RABAT, Maroko (AP) — Raja Mohammed VI yang jarang tampil akan meresmikan parlemen pada Jumat ini melalui pidato yang memiliki taruhan jauh lebih tinggi dari pidato tahunan biasanya, seiring protes anti-pemerintah yang melanda kota-kota di negeri ini dan mempertanyakan prioritas pengeluaran pemerintah.
Sebagai otoritas tertinggi negara, Mohammed VI jarang menyampaikan pidato publik dan acap kali menyerahkan kepada menteri atau anggota keluarga kerajaan untuk mewakili Maroko di kancah internasional. Dulu dijuluki “Raja kaum Miskin,” kini ia menghadapi publik yang menyatakan kekecewaan atas kemajuan yang lambat dan kesenjangan ekonomi yang kian melebar.
Sejak 27 September, pemrotes telah memadati jalan-jalan di lebih dari belasan kota Maroko, mengecam miliaran dolar yang dialirkan untuk persiapan Piala Dunia FIFA 2030. Didorong oleh kemarahan atas sekolah dan rumah sakit yang kekurangan dana, gerakan “Gen Z 212” menarik garis langsung antara pembangunan stadion baru dan layanan publik yang terbengkalai, memobilisasi gerakan nasional yang belum pernah terlihat sejak Arab Spring 2011.
“Rakyat menghendaki sang raja turun tangan,” begitu teriak para pemrotes.
Pidato Mohammed VI diantisipasi akan menyentuh tema-tema yang pernah ia ungkapkan baik di masa gejolak sebelumnya maupun dalam pidato awal tahun ini, ketika ia menyatakan tidak akan menerima negara dengan “dua kecepatan” yang penuh ketimpangan.

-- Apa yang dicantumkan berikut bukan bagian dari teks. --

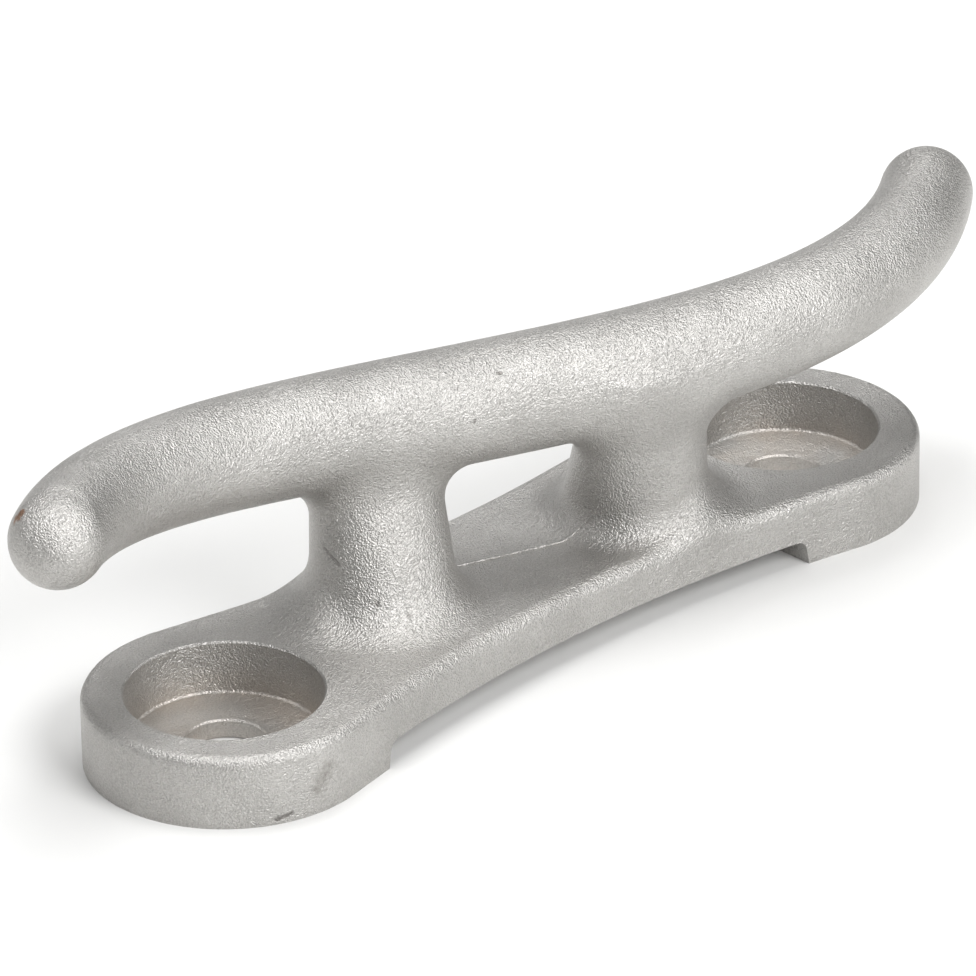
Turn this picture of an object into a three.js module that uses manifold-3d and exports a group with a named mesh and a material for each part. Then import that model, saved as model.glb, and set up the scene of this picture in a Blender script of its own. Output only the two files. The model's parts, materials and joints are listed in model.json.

“Terlepas dari infrastruktur yang dibangun, dan tingkat pembangunan ekonomi yang dicapai, saya hanya akan puas jika pencapaian kita berkontribusi, secara nyata, untuk meningkatkan kondisi hidup warga dari semua kelas sosial, dan di semua wilayah,” ujarnya dalam pidato Juli di Tetouan, kota pesisir tempat ia menghabiskan sebagian besar musim panas.
Pidato ini akan disampaikan lebih dari seminggu setelah para pemrotes mengirimkan surat tuntutan langsung ke istana, yang mendorong sang raja ke sorotan dan mengacaukan jarak hati-hati yang biasanya ia pertahankan dari debat publik. Surat itu menuntut pemberhentian Perdana Menteri Aziz Akhannouch dan pemerintahannya, pembebasan tahanan politik, serta pembentukan forum untuk meminta pertanggungjawaban politisi korup.
“Kami, pemuda Maroko, meminta Yang Mulia untuk turun tangan guna melakukan reformasi yang mendalam dan adil guna mengembalikan hak-hak serta menghukum para koruptor,” tulis kelompok tersebut dalam suratnya.
Surat ini menegaskan baik kepercayaan terhadap kemampuan raja berusia 62 tahun itu untuk memperbaiki masalah, maupun realitas bahwa mengkritiknya tetap ilegal dan tabu.
Dengan menghadap langsung kepadanya, para pemrotes menunjukkan sikap hormat namun melanggar tradisi mapan yang menempatkan raja di atas politik — langkah yang memunculkan pertanyaan tentang siapa yang akan memikul tanggung jawab jika tuntutan mereka tidak dipenuhi.
“Masyarakat berkata ‘Hidup sang raja,’ tapi juga menunjukkan bahwa mereka tahu dialah yang bertanggung jawab dan kekuasaan ada di tangannya,” kata Abdeslam Maghraoui, ilmuwan politik di Duke University.
Surat dari kelompok 60 intelektual, pembangkang, dan aktivis senior yang mendukung demonstran yang dipimpin pemuda bahkan lebih jauh. Berbeda dari tuntutan Gen Z 212, surat itu menyebut Mohammed VI sebagai “sumber kekuasaan eksekutif sejati di Maroko” dan menyatakan hanya dengan mengatasi “penyebab kemarahan yang mendalam dan struktural yang mengguncang negara kita” — bukan sekadar memecat perdana menteri — ketegangan bisa mereda.
Dalam protes Gen Z 212 pada Kamis malam, banyak yang menyatakan mereka sangat menantikan pidato Mohammed VI, berharap ia akan memenuhi tuntutan mereka dan meredakan kemarahan yang mereka rasakan terhadap politisi seperti Perdana Menteri Aziz Akhannouch. Mereka menuntut pengunduran dirinya.
“Kami berharap ini akan menjadi pertanda baik bagi kami, pemuda Maroko, dan bagi seluruh bangsa Maroko,” kata Soufiane, mahasiswa berusia 18 tahun, kepada The Associated Press dalam sebuah unjuk rasa di Casablanca.